### The request
Locate the string "this" throughout the material and copy every line in which it occurs.

### Given data

>>>>

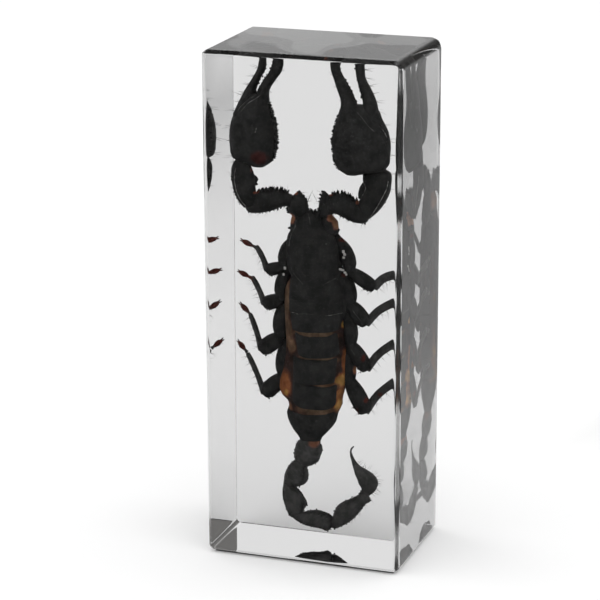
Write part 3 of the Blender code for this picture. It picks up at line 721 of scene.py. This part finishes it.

<<<<
>>>>

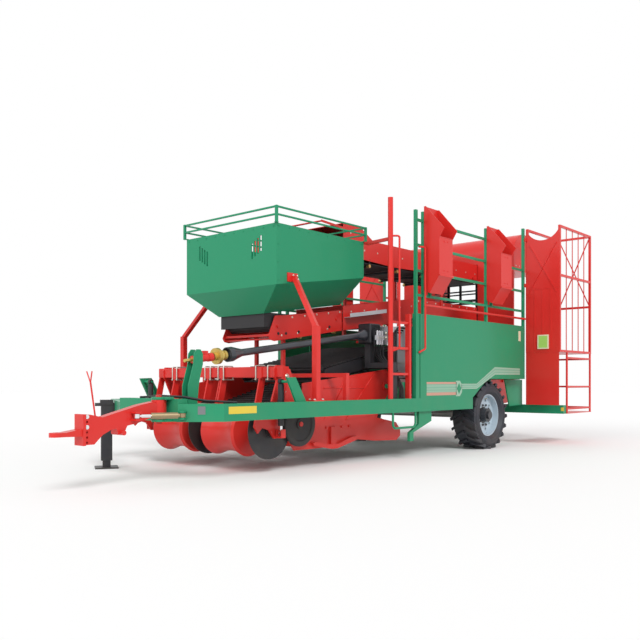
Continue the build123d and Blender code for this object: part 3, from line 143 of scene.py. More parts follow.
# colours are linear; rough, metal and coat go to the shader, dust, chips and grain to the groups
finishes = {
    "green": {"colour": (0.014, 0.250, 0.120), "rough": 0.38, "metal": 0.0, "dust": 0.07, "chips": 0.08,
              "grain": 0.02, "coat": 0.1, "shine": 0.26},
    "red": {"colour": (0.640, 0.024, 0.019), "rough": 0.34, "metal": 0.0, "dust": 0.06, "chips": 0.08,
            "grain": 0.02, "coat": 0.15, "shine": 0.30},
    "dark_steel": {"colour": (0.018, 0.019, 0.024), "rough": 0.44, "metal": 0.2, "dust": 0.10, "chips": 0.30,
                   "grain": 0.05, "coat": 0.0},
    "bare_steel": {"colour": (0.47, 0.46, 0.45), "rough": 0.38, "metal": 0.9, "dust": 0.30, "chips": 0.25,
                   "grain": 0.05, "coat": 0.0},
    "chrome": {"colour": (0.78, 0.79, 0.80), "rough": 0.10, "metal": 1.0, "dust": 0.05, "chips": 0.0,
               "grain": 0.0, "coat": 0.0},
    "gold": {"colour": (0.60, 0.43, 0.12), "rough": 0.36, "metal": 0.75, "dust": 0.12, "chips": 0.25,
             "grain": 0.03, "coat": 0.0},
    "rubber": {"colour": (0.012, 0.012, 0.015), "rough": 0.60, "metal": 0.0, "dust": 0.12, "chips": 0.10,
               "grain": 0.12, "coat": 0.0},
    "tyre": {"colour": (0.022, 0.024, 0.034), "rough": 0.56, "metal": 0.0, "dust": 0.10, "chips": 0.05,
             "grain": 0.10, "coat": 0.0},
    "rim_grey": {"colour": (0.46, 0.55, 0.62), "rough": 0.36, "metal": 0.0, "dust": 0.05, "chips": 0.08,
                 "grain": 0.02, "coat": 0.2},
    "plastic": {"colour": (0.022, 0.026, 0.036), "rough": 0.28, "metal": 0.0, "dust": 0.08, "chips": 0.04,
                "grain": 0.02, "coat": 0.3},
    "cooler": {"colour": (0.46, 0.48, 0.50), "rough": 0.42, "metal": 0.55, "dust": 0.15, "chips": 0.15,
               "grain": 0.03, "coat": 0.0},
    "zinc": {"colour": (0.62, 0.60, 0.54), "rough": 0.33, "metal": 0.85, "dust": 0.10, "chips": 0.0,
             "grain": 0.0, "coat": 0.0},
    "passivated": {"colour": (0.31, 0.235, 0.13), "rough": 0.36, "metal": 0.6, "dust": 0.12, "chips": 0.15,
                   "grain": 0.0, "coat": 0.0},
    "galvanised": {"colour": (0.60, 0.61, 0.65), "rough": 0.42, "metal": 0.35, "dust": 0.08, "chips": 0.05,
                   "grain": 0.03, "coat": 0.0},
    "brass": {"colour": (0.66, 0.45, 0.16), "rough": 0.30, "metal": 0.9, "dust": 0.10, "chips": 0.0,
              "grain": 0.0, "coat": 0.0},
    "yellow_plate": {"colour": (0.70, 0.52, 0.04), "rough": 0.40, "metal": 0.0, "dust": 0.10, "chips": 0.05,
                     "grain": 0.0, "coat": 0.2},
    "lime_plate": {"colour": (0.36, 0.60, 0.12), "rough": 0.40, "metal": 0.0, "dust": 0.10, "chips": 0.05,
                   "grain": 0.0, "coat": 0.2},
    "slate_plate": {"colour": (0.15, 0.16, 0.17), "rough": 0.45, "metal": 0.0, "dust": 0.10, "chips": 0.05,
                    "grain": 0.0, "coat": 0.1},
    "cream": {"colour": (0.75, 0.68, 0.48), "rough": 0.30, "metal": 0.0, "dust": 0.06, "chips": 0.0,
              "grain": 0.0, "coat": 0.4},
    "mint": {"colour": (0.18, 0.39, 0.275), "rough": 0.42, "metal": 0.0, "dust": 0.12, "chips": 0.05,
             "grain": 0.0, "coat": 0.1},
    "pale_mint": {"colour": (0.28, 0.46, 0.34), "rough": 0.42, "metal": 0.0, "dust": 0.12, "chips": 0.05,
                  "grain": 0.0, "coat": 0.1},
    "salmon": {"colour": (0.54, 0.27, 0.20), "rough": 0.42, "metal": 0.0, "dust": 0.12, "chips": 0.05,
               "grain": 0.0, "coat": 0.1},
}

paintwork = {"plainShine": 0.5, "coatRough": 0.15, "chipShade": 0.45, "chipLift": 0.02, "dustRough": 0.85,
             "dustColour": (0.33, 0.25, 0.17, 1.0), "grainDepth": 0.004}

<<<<

### Reply
Write part 3 of the Blender code for this picture. It picks up at line 721 of scene.py. This part finishes it.
Continue the build123d and Blender code for this object: part 3, from line 143 of scene.py. More parts follow.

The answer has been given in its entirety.